On Education…

Ahmed desperately wakes up early in the morning to reach school on time. His mornings do not start with freshness and joy nor excitement, for a new day. It rather starts with anxiety that he has to face his school- the military parade in the morning, the tantrums of his teacher, his anxiety from class tests that never seem to end, the bullies in his class who seem to be the only people enjoying school. Ahmed begins every day with fear and with fear it ends. He wakes up with fear for the coming day and he sleeps with his heart sinking and wishing that by magic the next day never comes.

During the day he wishes the bell to ring and rush back home and throughout the week he waits for Sunday to come.

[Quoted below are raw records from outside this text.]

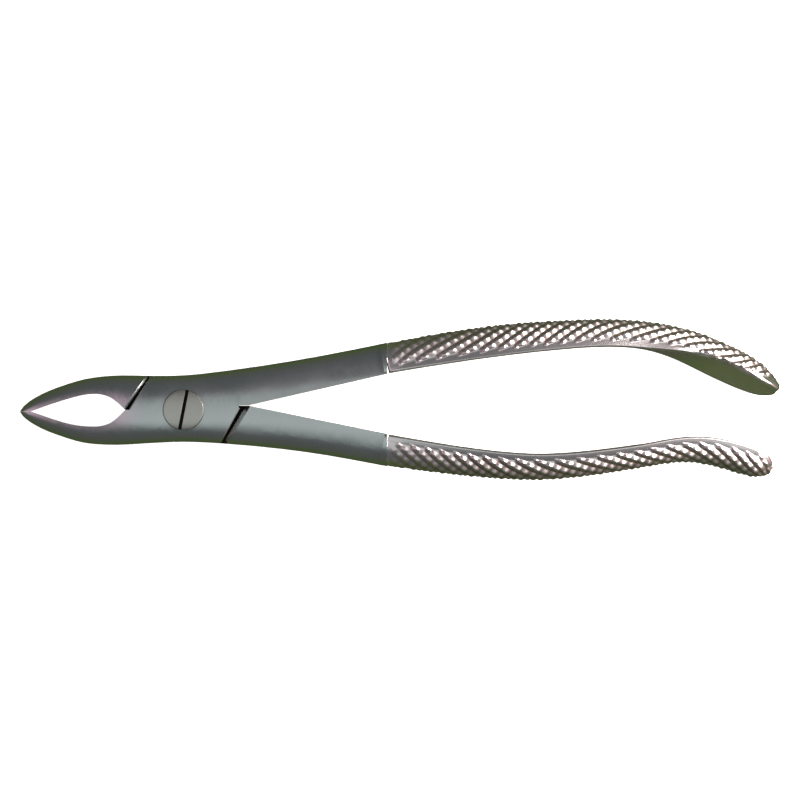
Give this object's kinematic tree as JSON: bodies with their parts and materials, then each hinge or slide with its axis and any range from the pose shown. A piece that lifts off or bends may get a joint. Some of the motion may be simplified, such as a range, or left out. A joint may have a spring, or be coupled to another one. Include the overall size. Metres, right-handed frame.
{
  "type": "dental extraction forceps",
  "caption": "Tooth extraction forceps with slim pointed beaks, a flat lap joint with a slotted screw, and long bowed handles with knurled grips that turn aside at their ends.",
  "frame": {"origin": "on the joint's axis, at the flat ground on the joint's rear face", "axes": "+X along the closed handles, away from the beaks; +Y across the tool, towards the front half's handle; +Z along the joint's axis, out of the screw's head"},
  "size_m": [0.178, 0.038, 0.0159],
  "materials": {
    "forged_steel": "satin",
    "screw_steel": "turned and brushed"
  },
  "bodies": {
    "rear_body": {"rear_half": "forged_steel", "joint_screw": "screw_steel"},
    "front_body": {"front_half": "forged_steel"}
  },
  "joints": [
    {"name": "forceps_hinge", "type": "hinge", "parent": "rear_body", "child": "front_body", "pos_m": [0, 0, 0.0045], "axis": [0, 0, 1], "range_deg": [0, 60]}
  ]
}
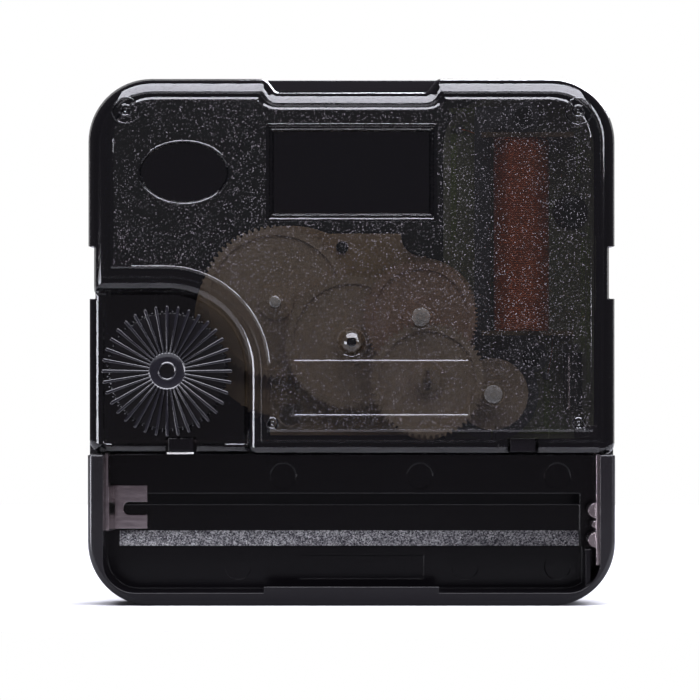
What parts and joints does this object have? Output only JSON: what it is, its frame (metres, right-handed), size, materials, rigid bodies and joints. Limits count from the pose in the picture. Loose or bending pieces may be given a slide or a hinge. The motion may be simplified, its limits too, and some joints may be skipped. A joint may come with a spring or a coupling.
{
  "type": "quartz clock movement",
  "caption": "Square quartz clock movement with a black case, a cell bay, a smoky cover, a setting knob, and a threaded bush with hour, minute and second shafts.",
  "frame": {"origin": "on the hand shaft's axis, in the plane of the dial seat, at the root of the threaded bush", "axes": "+Z points to twelve o'clock, +Y out of the dial along the hand shafts, and +X to the right as seen from behind"},
  "size_m": [0.056, 0.0295, 0.056],
  "materials": {
    "case_black": "satin moulded black polystyrene",
    "cover_smoky": "transparent smoky polystyrene, fine spark-eroded grain inside a glossy border",
    "knob_black": "semi-gloss moulded blue-black",
    "bush_brass": "turned brass, threaded",
    "pipe_brass": "turned brass",
    "arbor_steel": "polished steel wire",
    "contact_nickel": "nickel plated spring sheet",
    "plate_cream": "natural acetal moulding",
    "gear_natural": "natural acetal moulding",
    "gear_rose": "faintly pink acetal moulding",
    "wire_copper": "enamelled copper wire",
    "core_steel": "bare silicon steel stampings",
    "magnet_grey": "bonded magnet",
    "board_green": "lacquered circuit board",
    "resin_black": "poured resin"
  },
  "bodies": {
    "body": {"front_case": "case_black", "rear_cover": "cover_smoky", "threaded_bush": "bush_brass", "middle_plate": "plate_cream", "coil_bobbin": "plate_cream", "coil_winding": "wire_copper", "coil_core": "core_steel", "stator_left": "core_steel", "stator_right": "core_steel", "circuit_board": "board_green", "chip_drop": "resin_black", "quartz_crystal": "contact_nickel", "battery_contact_negative": "contact_nickel", "battery_contact_positive": "contact_nickel"},
    "rotor": {"rotor_magnet": "magnet_grey", "rotor_pinion": "gear_natural"},
    "sixth": {"sixth_wheel": "gear_natural"},
    "fifth": {"fifth_wheel": "gear_rose"},
    "second": {"second_wheel": "gear_natural", "second_arbor": "arbor_steel"},
    "third": {"third_wheel": "gear_natural"},
    "centre": {"centre_wheel": "gear_natural"},
    "minute": {"minute_pipe": "pipe_brass", "clutch_spring": "contact_nickel"},
    "motion": {"motion_wheel": "gear_natural"},
    "hour": {"hour_wheel": "pipe_brass"},
    "setting": {"setting_gear": "knob_black", "setting_knob": "knob_black"}
  },
  "joints": [
    {"name": "rotor_spin", "type": "hinge", "parent": "body", "child": "rotor", "pos_m": [0.01506, 0, -0.00556], "axis": [0, -1, 0], "continuous": true},
    {"name": "sixth_spin", "type": "hinge", "parent": "body", "child": "sixth", "pos_m": [0.00812, 0, -0.00406], "axis": [0, -1, 0], "continuous": true},
    {"name": "fifth_spin", "type": "hinge", "parent": "body", "child": "fifth", "pos_m": [0.00737, 0, 0.00267], "axis": [0, -1, 0], "continuous": true},
    {"name": "second_spin", "type": "hinge", "parent": "body", "child": "second", "pos_m": [0, 0, 0], "axis": [0, -1, 0], "continuous": true},
    {"name": "third_spin", "type": "hinge", "parent": "body", "child": "third", "pos_m": [-0.00812, 0, 0.00427], "axis": [0, -1, 0], "continuous": true},
    {"name": "centre_spin", "type": "hinge", "parent": "body", "child": "centre", "pos_m": [0, 0, 0], "axis": [0, -1, 0], "continuous": true},
    {"name": "minute_spin", "type": "hinge", "parent": "body", "child": "minute", "pos_m": [0, 0, 0], "axis": [0, -1, 0], "continuous": true},
    {"name": "motion_spin", "type": "hinge", "parent": "body", "child": "motion", "pos_m": [-0.00725, 0, -0.00287], "axis": [0, -1, 0], "continuous": true},
    {"name": "hour_spin", "type": "hinge", "parent": "body", "child": "hour", "pos_m": [0, 0, 0], "axis": [0, -1, 0], "continuous": true},
    {"name": "setting_spin", "type": "hinge", "parent": "body", "child": "setting", "pos_m": [-0.0196, 0, -0.0031], "axis": [0, -1, 0], "continuous": true}
  ],
  "couplings": [
    {"joint": "third_spin", "follows": "centre_spin", "ratio": -8},
    {"joint": "second_spin", "follows": "centre_spin", "ratio": 60},
    {"joint": "fifth_spin", "follows": "centre_spin", "ratio": -600},
    {"joint": "sixth_spin", "follows": "centre_spin", "ratio": 4800},
    {"joint": "rotor_spin", "follows": "centre_spin", "ratio": -28800},
    {"joint": "motion_spin", "follows": "minute_spin", "ratio": -0.33333},
    {"joint": "hour_spin", "follows": "minute_spin", "ratio": 0.083333},
    {"joint": "setting_spin", "follows": "minute_spin", "ratio": 0.3}
  ]
}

Life for him is far from being perfect.

   

For Ahmed it is not fun to be a child. There is nothing even remotely close to say ‘A child is a king’, Ahmed whispers in the depth of his heart so as not to be heard by the ever disciplining and punishing surroundings, ‘No I am not a king, far from it, my whole existence is embedded in fear and trauma’.

What Ahmed does not know is that his trauma is not going to end with the school days. He won’t say goodbye to the scars on his soul by saying goodbye to his school.

A small child inside Ahmed will always cry and scream, wishing to be heard. Whenever a tough situation will arise, his subconscious mind will remind him of the childhood fears inflicted on him by ‘Education’.

How many of us know Ahmed? This story sounds pretty known. It surely does. For a lot of us, this story resonates with our own past and present. Most of us have still not been able to make peace with the little Ahmed inside us.

Let us dare for once to ask all forms of entrenched authority and structures of power. What is education all about? Why should a child suffer psychologically under the prevalent system of schooling?

Why is absolute obedience to school authority a virtue? Why questioning a crime? How does it disturb a teacher when a student wishes to drink water in class? Why does a student require permission to even answer nature’s call? Why is it necessary for us to behave in the same way, walk the same way, dress the same way, talk the same way, give exams in the same way, and have the burden of expectations put on us in the same way when God has made all of us unique?

What is the underlying rationale in praising the vegetative act of sitting in a boring class for six hours without understanding a word as discipline and terming the inclination to free play as indiscipline? After all Peter Gray (Research Professor of Psychology at Boston College) fairly points out that Children are designed by natural selection to play.

Is suppression of natural instincts and imposition of absolute reverence to authority the ultimate goals of modern education?

One of the greatest minds of contemporary history believes otherwise, Bertrand Russell states:

‘Education consists in the cultivation of instincts, not their suppression’

And I believe this small and simple line sums it all. What is education other than the cultivation of human instincts? Something that unfortunately the report card does not show and the system does not take care about.

Contrary to popular belief education begins from the moment a child is born. No wonder Russell in his brilliant work ‘On Education’ has only one among 19 chapters on University while the rest deal with education from the time a child is born up till he enters the University.

Russell believes and rightly so that education needs to be centered around the child so as to make him grow into a better adult, to shape his personality away from the extremities of human character, What is wanted is neither submissiveness nor rebellion says Russell in his Education and Discipline.

Peter Gray shares the same thoughts, to quite an extent. In his research paper on the implications of the present day education system namely: The Decline of Play and the Rise of Psychopathology in Children and Adolescents, he argues with sufficient evidence on how the prevalent system of education has a deeply negative effect on a child’s psychology. He terms free play– something that is structured by children themselves rather than by adults, as the central theme of child development and the decline in free play as the cause of rising psychopathology in children as well as adults which includes a reduced sense of personal control and increased narcissism besides other things. 

Not only this, rather in its historic context Peter Gray considers modern education as a continuation of forced labor so as to state in his A Brief History of Education that the same power methods that were used to make children work in fields and factories are transferred to the classroom.

Definitely a very harsh criticism of the present day ‘education’ but none the less true.

It does not mean that the schooling system should be discarded away in totality and that we return to the hunter-gatherer way of teaching children, rather it compels us to revisit some basic assumptions inside and outside the classroom, most of which are outdated at best and nonsense at worst. The prevalent forms of imparting knowledge and discipline are mostly authoritarian, abusive and disrespecting, far from being self-evident as those who impose them wish us to believe, they are mostly irrational in philosophy and unscientific in methodology.

Every child is special, every scribble of pen is valuable and every stroke of brush is worth noticing. Children are not a means to an end rather an end in itself. The class belongs to the students; the teachers, the staff, the administration is all there to help the student and not the other way round. Forcing military uniformity and punishing a child to behave in an unnatural way and forcing him to go beyond his natural capacities is no less than child abuse. What is required is a system which enhances the natural instincts of a child, gives him the liberty to grow through his mistakes, teaches him the art of self-acceptance and allows him to behave in ways he feels natural.